“What is the most ideal [solid-electrolyte interphase] SEI or interphase that would enable the next generation of the battery chemistries?”
It was a question that had been lingering in the minds of Kang Xu, fellow of US Army Research Laboratory and team leader; Chunsheng Wang, University of Maryland chemical and biomolecular engineering department professor, as well as one of the most cited researchers of 2018; and Ying Shirley Meng, University of California, San Diego nanoengineering professor, fellow of The Electrochemical Society, and associate director of the International Battery Association.
Together, the trio set out to pursue this question, resulting in the publication of their paper “Perspective—Fluorinating Interphases.”
The team of researchers decided to focus their attention on the role of fluorine in the interphase, as it had historically proved to be controversial while also promising.
“The interphase is complicated. People don’t get a straight answer from their individual research projects,” Xu, lead author of ‘Perspective—Fluorinating Interphases'” explained.
He compared it to a group of blind men touching an elephant to figure out what it looks like.
“They all give you a different view from their spatial angle of touching. This is exactly what happens with the interphase chemistry,” said Xu.
As a result, researchers have called fluorine an excellent interphase, while others have equally called it restrictive and inefficient, causing fluorine to be at the center of much controversy.
However, the team of researchers strongly believed fluorine could be a key element in the future of battery chemistry. It was a matter of further studying how the element exists in the SEI and figuring out how to best engineer an interphase to be fluorinated in an optimum manner.
“We found the answers are related to how you distribute the fluorine in the interphase. We established that extra benefits arise more often than not when fluorine source in the electrolytes increases,” said Wang. “That is, as long as you can do the fluorine chemistry well – you can distribute the fluorine in very fine nanoscale distribution – you always improve the stability of the battery. This is not actually reflected in a single paper. The general trend has been reflected in recent years by a huge trend of different works.”
That is why Xu and his colleagues decided to write the perspective paper to call the attention of the community.

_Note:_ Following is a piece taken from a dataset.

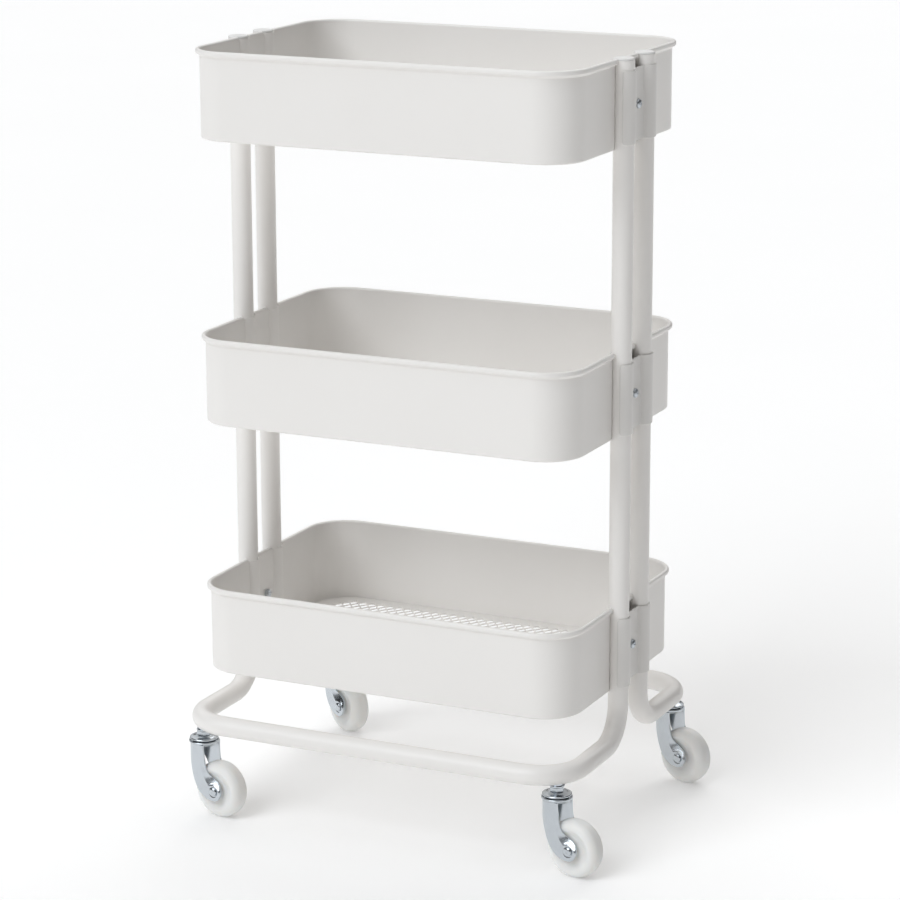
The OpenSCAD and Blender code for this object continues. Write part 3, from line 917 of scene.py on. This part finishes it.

“We don’t have all the answers,” said Meng. “We need combined efforts from all the people in the community, not only material scientists but also people who are good at in-situ characterization, computer simulation, you can name it. It will take all of us working together to figure out what is the best way to configure the fluorine in the interphase.”
Xu says what they do know is that fluorine interlocks well, but it is not yet totally clear how the fluorine exists in the interphase.
“The purpose of this paper is to raise people’s attention, to ask people for more resource to focus their attention on this topic, which can solve the problem that we cannot solve single-handedly.”